I was a very bad student. I had a fantastic Latin teacher which did mean I did Latin A-Level but other than that my school career wasn't something to be proud of.

After leaving school, she travelled through Africa from Cape Town to Cairo, doing various jobs including waitressing, driving safari trucks and working on a crocodile farm. She has returned to Africa many times since. In 1994, she travelled around Madagascar, the subject of her first article for The Daily Telegraph travel section. Since then she has written articles about diving and cycling in Cuba, Lake Nyos in Cameroon and hippopotamus conservation work in Ghana.

In 1990, Humble appeared for the first time as an actress in a TV production, Spymaker: The Secret Life of Ian Fleming, and was credited as "Lauren Heston … The redhead". She was the assistant to a casting director who was looking for an actress to play a brief nude scene, and she got the job herself.

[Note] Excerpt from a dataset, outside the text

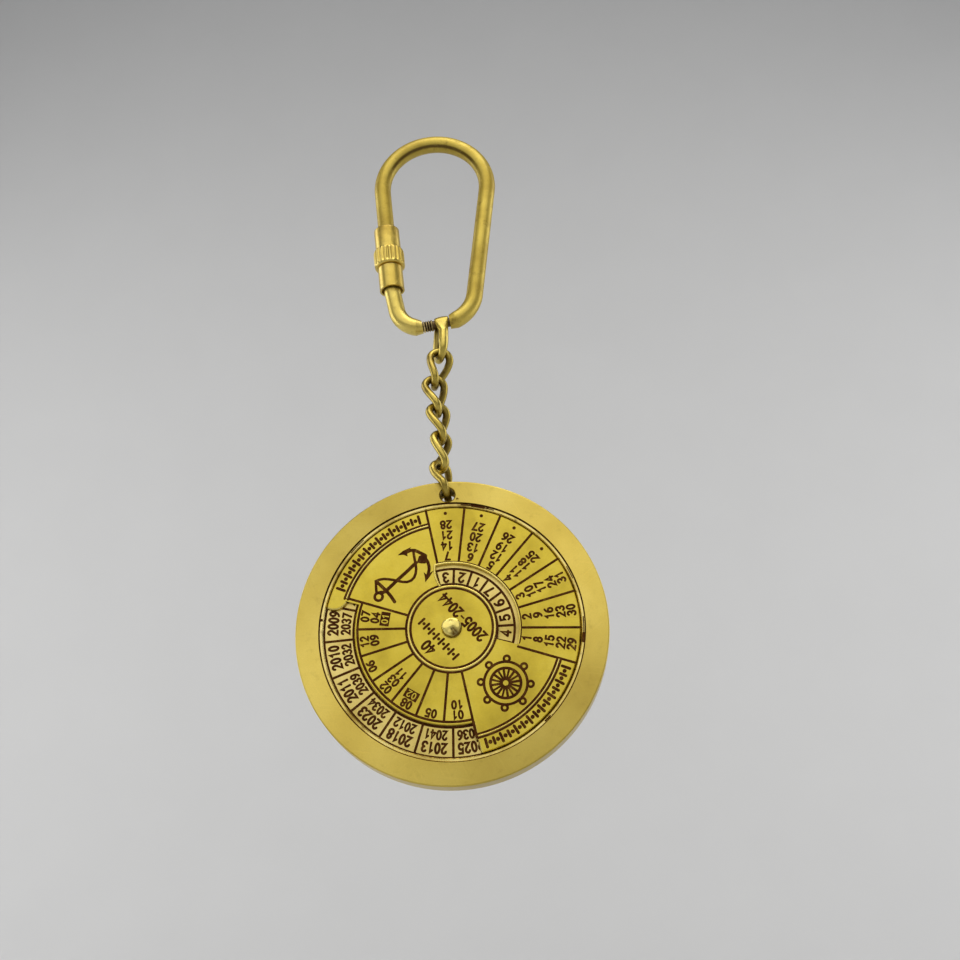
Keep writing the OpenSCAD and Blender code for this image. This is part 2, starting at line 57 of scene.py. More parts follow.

Humble started her television career as a researcher, later transferring to presenting programmes such as Top Gear, Tomorrow's World and the 2001 series Holiday: You Call the Shots in which the team travelled the world doing whatever viewers recommended, using the then-novel media of text messaging and emailing the team as they travelled.

Humble has specialised in presenting wildlife programmes, including Animal Park, Springwatch and Autumnwatch with Bill Oddie, Simon King, Chris Packham and Martin Hughes-Games and, later, Wild in Africa and Seawatch.

From 2000 to 2005, she presented a BBC series called Rough Science, in which a number of scientists were set various challenges to be solved using basic tools and supplies.